One division of Thai troops fought with Military Region IV since 1967. No information is available on the changes that took place after the reunification of two Lao political factions.

Military Region V (MR-V)

In 1963, Military Region V consisted of Vientiane Province and the Vientiane Metropolitan area, the heart of the country which was always subject to constant, hard to predict political changes and the most difficult Lao region to defend. This was also the area, along with Louang Prabang, that the communists demanded to be treated as a regrouping center for the two Lao factions and devoid of any rightist troops. MR-V faced no military fighting. At that time, the enemy troop movements varied from one MR to the next, and thus required different types of military defensive operations.

MR-V’s hedquarters was located at the Chinaimo Camp and under the command of Maj. Gen. Thonglith Chok-Bengboun, and his deputy, Brig. Gen. Atsaphanhthong Pathammavong. (Gen. Thonglith died at 5:30 a.m. on July 10, 2007 in France). MR-V’s armed forces, Division V, included 5 regiments: GM 51, 52, 53, 54 and 55. Each regiment consisted of five battalions, and each battalion had five companies. No information is available on the changes that took place after the political reunification of 1974.

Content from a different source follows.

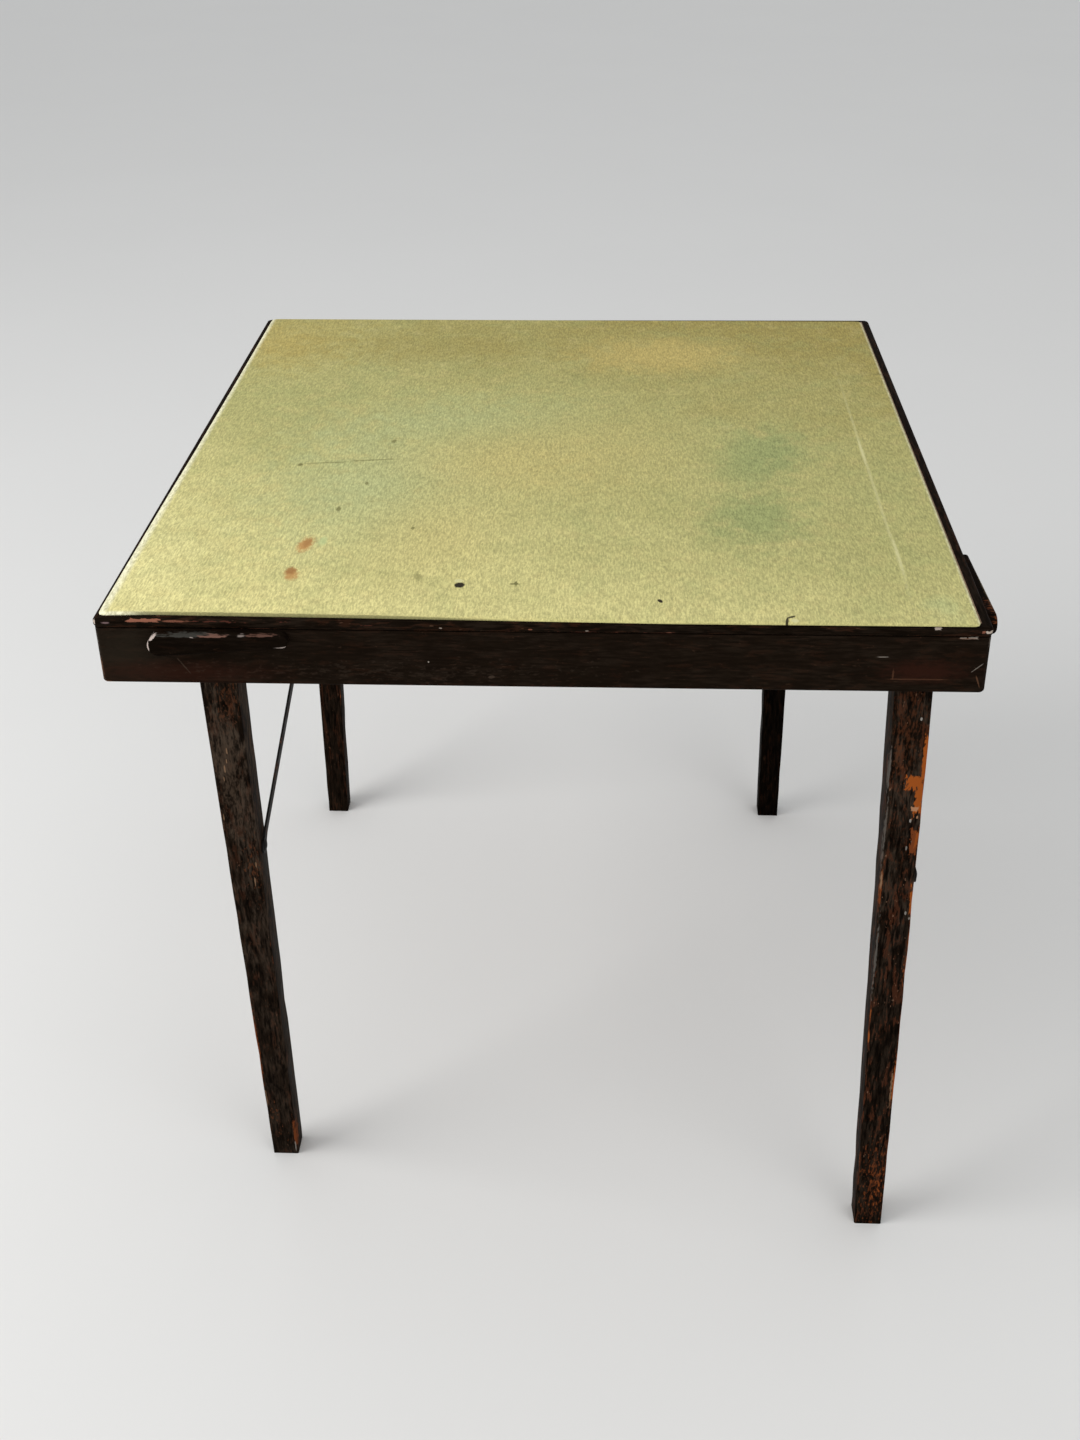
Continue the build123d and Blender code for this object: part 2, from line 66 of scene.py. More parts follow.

  1. MR-I and MR-V covered the royal city of Luang Prabang and the capital city of Vientiane respectively –cities treated by the two Lao political parties (Royal Lao Government Party and Lao Communist Party) as neutral, reunification zones during 1962 – 1975. These two cities did not experience too many military activities, but a lot of political conflicts originated by the foreign embassies. They also produced more refugees than any other MR’s.
  2. Starting in 1975, the Laos PDR was subdivided into 17 provinces as follows: Phongsaly, Louang Namtha, Bokeo, Oudomsay, Louang Prabang, Houaphan, Sayabouri, Vientiane, Vientiane Metropolitan, Xieng Khouang, Borikhamsay, Khammouane, Savannakhet, Saravane, Sekong, Champasak, and Attopeu.